### Short exercise
Look through the data and write out every line with the word "from" in it.

### Input material
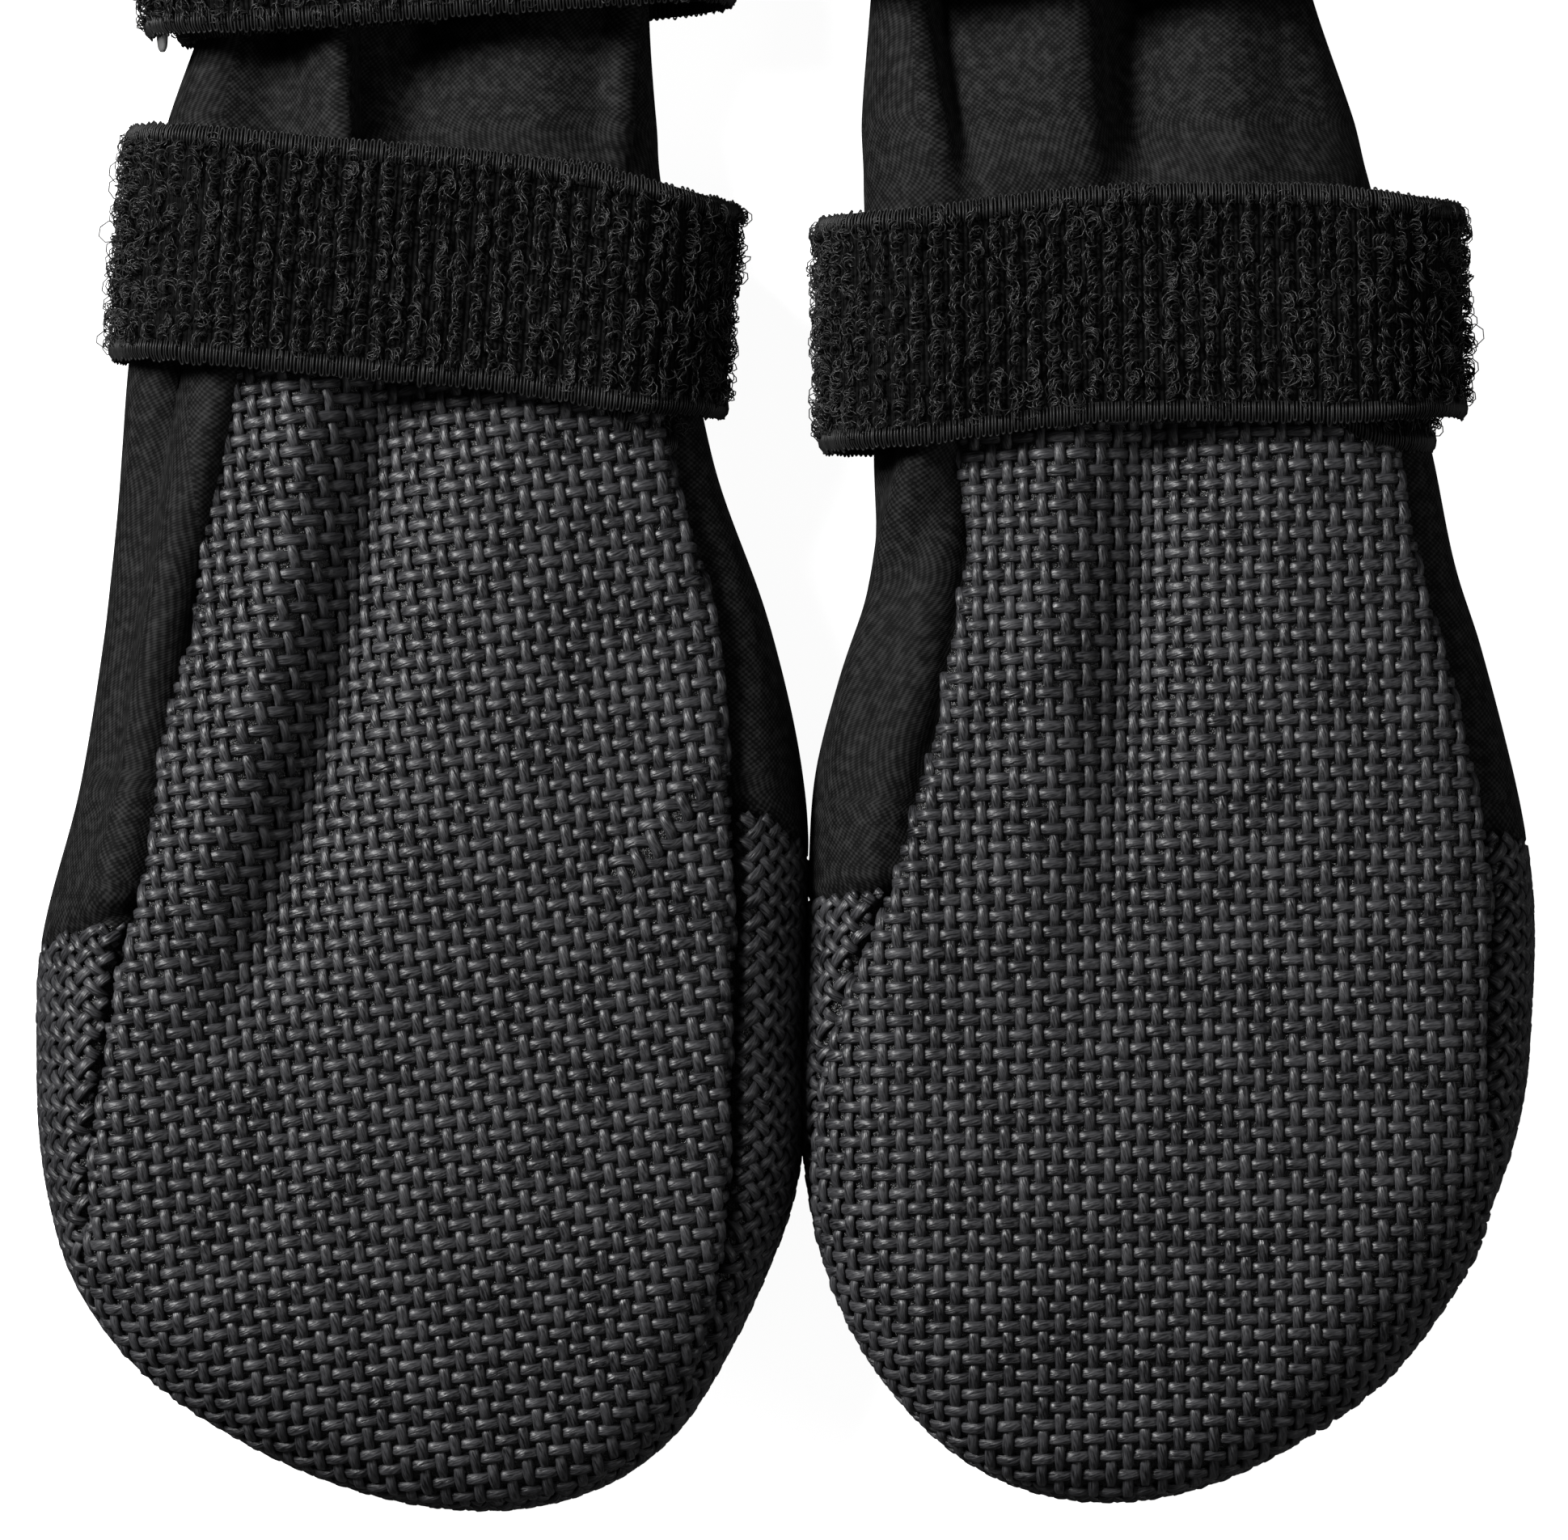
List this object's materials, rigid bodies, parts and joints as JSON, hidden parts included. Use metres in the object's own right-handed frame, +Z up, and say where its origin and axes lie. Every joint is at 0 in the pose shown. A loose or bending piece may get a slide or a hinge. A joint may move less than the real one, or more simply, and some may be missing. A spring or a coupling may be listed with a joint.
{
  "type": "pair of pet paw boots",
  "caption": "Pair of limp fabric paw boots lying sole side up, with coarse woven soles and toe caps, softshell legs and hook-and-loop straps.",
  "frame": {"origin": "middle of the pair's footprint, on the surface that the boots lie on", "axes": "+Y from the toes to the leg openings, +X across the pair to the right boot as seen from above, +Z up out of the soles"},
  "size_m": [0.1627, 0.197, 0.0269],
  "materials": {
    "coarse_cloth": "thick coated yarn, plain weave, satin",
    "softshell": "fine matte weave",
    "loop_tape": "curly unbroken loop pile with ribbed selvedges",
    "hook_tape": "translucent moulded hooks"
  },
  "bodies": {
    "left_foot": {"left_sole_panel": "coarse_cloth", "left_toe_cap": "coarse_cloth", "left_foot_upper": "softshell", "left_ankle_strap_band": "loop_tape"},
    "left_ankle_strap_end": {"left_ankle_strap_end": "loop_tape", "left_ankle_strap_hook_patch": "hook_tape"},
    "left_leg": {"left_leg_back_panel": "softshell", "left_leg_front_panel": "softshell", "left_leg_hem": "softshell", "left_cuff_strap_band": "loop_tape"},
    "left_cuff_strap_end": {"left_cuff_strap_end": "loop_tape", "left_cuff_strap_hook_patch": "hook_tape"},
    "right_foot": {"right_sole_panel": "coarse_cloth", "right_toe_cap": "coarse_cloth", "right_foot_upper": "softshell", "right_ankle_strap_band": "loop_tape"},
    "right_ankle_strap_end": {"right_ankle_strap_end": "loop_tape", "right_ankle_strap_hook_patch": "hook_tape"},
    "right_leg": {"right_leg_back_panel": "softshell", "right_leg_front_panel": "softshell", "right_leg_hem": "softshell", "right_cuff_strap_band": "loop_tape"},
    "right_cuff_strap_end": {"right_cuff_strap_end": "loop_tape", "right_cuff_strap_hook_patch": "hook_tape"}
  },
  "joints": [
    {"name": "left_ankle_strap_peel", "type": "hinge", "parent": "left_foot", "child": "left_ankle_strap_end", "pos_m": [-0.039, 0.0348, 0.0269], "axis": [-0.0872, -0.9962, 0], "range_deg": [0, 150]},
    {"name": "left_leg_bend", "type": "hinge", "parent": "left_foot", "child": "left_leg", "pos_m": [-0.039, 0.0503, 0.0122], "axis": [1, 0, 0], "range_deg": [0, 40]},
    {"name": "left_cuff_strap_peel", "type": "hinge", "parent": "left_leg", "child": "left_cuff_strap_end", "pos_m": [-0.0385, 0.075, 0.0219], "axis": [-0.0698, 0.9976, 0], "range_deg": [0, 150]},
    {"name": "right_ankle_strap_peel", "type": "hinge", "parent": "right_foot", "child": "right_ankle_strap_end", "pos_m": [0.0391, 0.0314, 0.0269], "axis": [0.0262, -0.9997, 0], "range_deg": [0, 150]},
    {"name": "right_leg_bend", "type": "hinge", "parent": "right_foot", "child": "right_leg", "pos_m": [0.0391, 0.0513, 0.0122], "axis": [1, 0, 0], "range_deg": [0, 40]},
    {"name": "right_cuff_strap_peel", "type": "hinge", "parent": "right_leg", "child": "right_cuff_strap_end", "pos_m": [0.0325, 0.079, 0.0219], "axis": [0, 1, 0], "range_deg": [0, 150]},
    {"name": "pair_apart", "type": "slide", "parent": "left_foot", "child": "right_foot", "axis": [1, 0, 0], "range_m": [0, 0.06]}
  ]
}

...

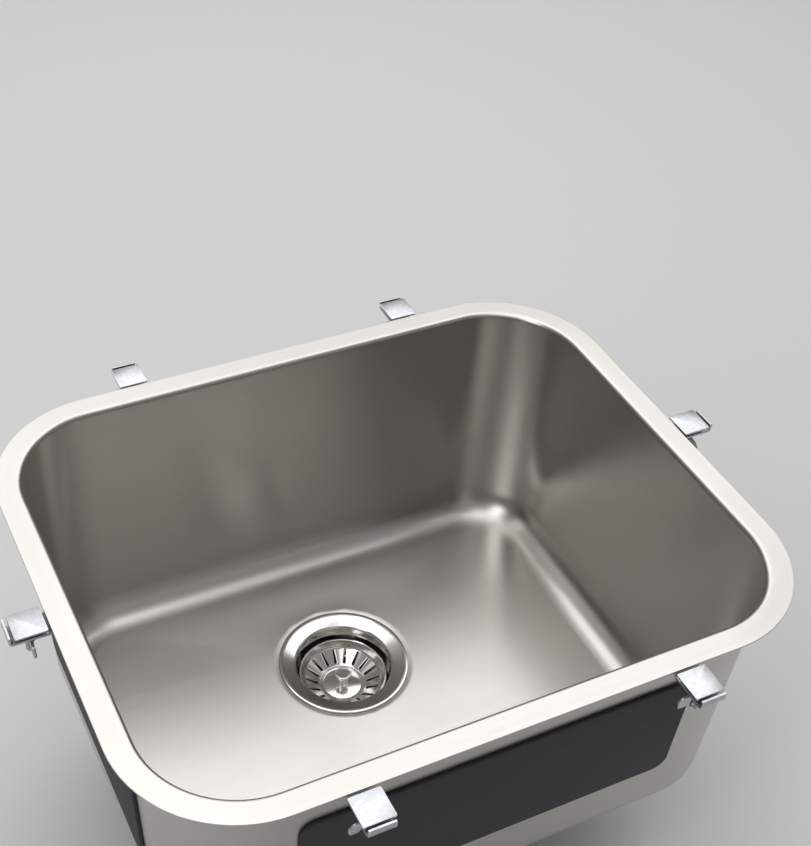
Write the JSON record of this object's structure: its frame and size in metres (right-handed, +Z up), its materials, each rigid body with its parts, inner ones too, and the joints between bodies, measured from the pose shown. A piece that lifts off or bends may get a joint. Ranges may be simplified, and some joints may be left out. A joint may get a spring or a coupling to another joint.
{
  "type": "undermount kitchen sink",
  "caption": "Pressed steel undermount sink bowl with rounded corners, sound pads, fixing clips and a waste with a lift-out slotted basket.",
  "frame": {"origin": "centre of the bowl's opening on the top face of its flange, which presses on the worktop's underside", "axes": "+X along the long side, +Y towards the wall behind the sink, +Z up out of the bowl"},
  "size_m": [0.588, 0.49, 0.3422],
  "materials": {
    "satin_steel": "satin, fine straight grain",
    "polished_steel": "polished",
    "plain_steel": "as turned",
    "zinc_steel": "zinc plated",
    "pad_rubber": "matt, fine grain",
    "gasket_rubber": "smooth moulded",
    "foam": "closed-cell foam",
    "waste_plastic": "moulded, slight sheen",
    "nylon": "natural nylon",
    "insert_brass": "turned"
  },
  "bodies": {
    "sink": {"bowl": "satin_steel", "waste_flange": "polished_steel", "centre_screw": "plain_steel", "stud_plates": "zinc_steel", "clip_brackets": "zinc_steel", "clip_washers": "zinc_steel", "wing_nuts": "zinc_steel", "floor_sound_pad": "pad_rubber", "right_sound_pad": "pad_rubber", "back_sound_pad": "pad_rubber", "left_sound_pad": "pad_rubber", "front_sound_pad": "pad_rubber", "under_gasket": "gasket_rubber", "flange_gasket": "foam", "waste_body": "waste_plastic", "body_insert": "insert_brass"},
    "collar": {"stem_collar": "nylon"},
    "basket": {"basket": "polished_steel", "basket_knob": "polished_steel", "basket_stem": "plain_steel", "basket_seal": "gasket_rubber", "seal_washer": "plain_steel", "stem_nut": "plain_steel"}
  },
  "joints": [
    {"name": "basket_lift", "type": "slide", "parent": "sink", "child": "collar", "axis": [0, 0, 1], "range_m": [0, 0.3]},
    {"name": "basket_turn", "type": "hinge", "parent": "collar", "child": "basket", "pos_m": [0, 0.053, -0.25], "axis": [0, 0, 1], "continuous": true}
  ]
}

### The output
  "frame": {"origin": "middle of the pair's footprint, on the surface that the boots lie on", "axes": "+Y from the toes to the leg openings, +X across the pair to the right boot as seen from above, +Z up out of the soles"},
Write the JSON record of this object's structure: its frame and size in metres (right-handed, +Z up), its materials, each rigid body with its parts, inner ones too, and the joints between bodies, measured from the pose shown. A piece that lifts off or bends may get a joint. Ranges may be simplified, and some joints may be left out. A joint may get a spring or a coupling to another joint.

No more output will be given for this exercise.